[EXERCISE GOAL] Extract the data exactly, missing nothing.

[PROVIDED DATA]
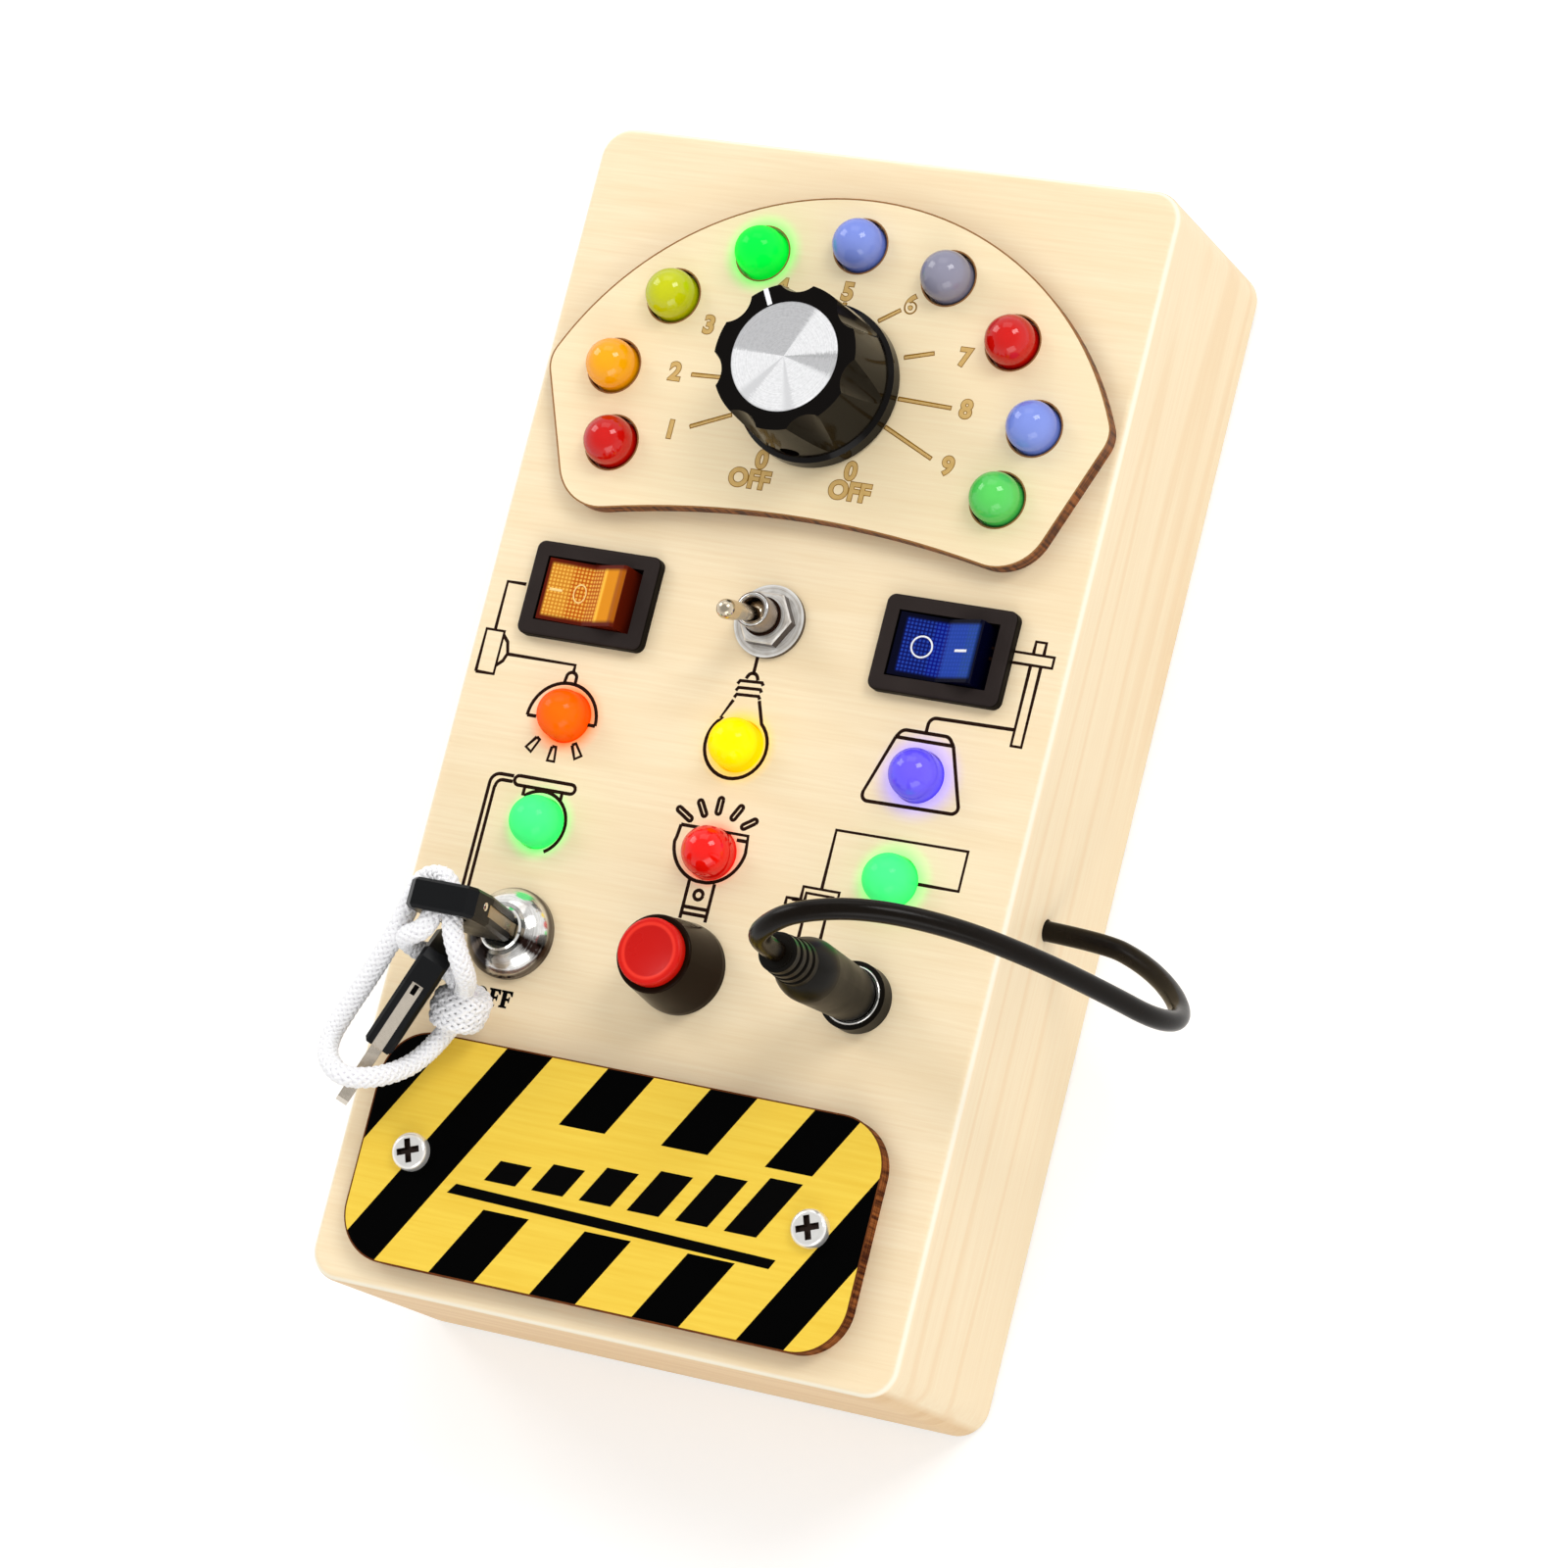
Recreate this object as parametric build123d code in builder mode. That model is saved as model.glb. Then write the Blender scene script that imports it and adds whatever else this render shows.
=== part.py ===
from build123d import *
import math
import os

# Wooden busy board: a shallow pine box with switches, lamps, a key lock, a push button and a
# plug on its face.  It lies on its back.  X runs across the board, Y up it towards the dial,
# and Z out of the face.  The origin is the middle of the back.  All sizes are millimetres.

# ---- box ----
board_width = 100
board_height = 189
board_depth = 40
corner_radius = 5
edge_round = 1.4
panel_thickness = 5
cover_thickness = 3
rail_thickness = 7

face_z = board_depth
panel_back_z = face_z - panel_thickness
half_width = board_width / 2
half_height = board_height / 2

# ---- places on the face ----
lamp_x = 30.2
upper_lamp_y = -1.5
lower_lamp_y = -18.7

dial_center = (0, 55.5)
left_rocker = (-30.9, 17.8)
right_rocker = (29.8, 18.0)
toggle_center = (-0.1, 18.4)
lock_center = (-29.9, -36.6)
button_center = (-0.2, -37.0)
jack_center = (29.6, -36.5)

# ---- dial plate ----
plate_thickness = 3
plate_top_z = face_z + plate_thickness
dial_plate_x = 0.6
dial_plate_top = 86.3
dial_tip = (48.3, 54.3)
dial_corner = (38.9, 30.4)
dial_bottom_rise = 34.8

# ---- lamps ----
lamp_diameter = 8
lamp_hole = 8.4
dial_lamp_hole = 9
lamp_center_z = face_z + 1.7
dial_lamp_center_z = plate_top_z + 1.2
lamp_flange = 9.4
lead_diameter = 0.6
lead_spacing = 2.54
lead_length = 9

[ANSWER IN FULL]
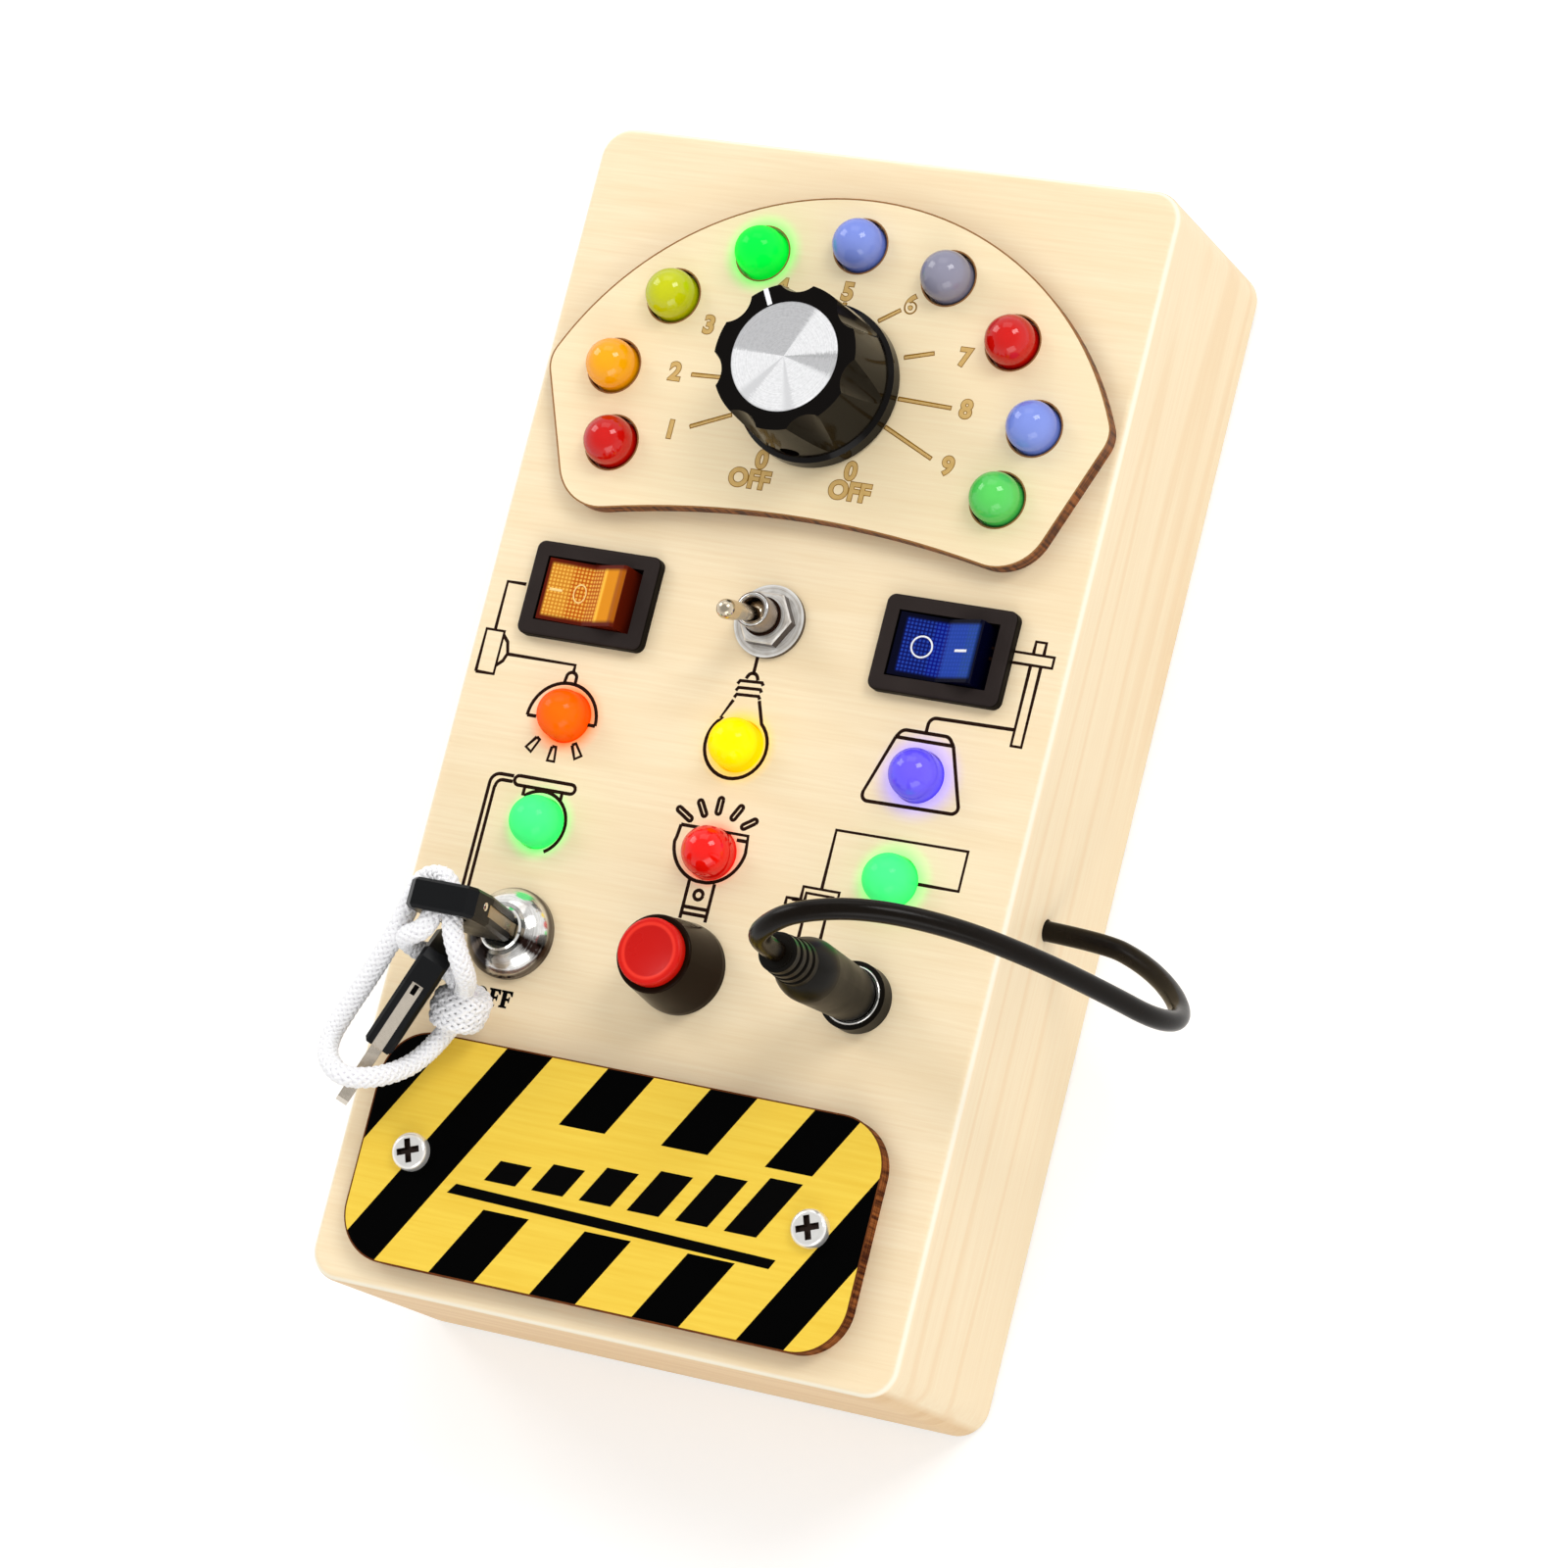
Recreate this object as parametric build123d code in builder mode. That model is saved as model.glb. Then write the Blender scene script that imports it and adds whatever else this render shows.
=== part.py ===
from build123d import *
import math
import os

# Wooden busy board: a shallow pine box with switches, lamps, a key lock, a push button and a
# plug on its face.  It lies on its back.  X runs across the board, Y up it towards the dial,
# and Z out of the face.  The origin is the middle of the back.  All sizes are millimetres.

# ---- box ----
board_width = 100
board_height = 189
board_depth = 40
corner_radius = 5
edge_round = 1.4
panel_thickness = 5
cover_thickness = 3
rail_thickness = 7

face_z = board_depth
panel_back_z = face_z - panel_thickness
half_width = board_width / 2
half_height = board_height / 2

# ---- places on the face ----
lamp_x = 30.2
upper_lamp_y = -1.5
lower_lamp_y = -18.7

dial_center = (0, 55.5)
left_rocker = (-30.9, 17.8)
right_rocker = (29.8, 18.0)
toggle_center = (-0.1, 18.4)
lock_center = (-29.9, -36.6)
button_center = (-0.2, -37.0)
jack_center = (29.6, -36.5)

# ---- dial plate ----
plate_thickness = 3
plate_top_z = face_z + plate_thickness
dial_plate_x = 0.6
dial_plate_top = 86.3
dial_tip = (48.3, 54.3)
dial_corner = (38.9, 30.4)
dial_bottom_rise = 34.8

# ---- lamps ----
lamp_diameter = 8
lamp_hole = 8.4
dial_lamp_hole = 9
lamp_center_z = face_z + 1.7
dial_lamp_center_z = plate_top_z + 1.2
lamp_flange = 9.4
lead_diameter = 0.6
lead_spacing = 2.54
lead_length = 9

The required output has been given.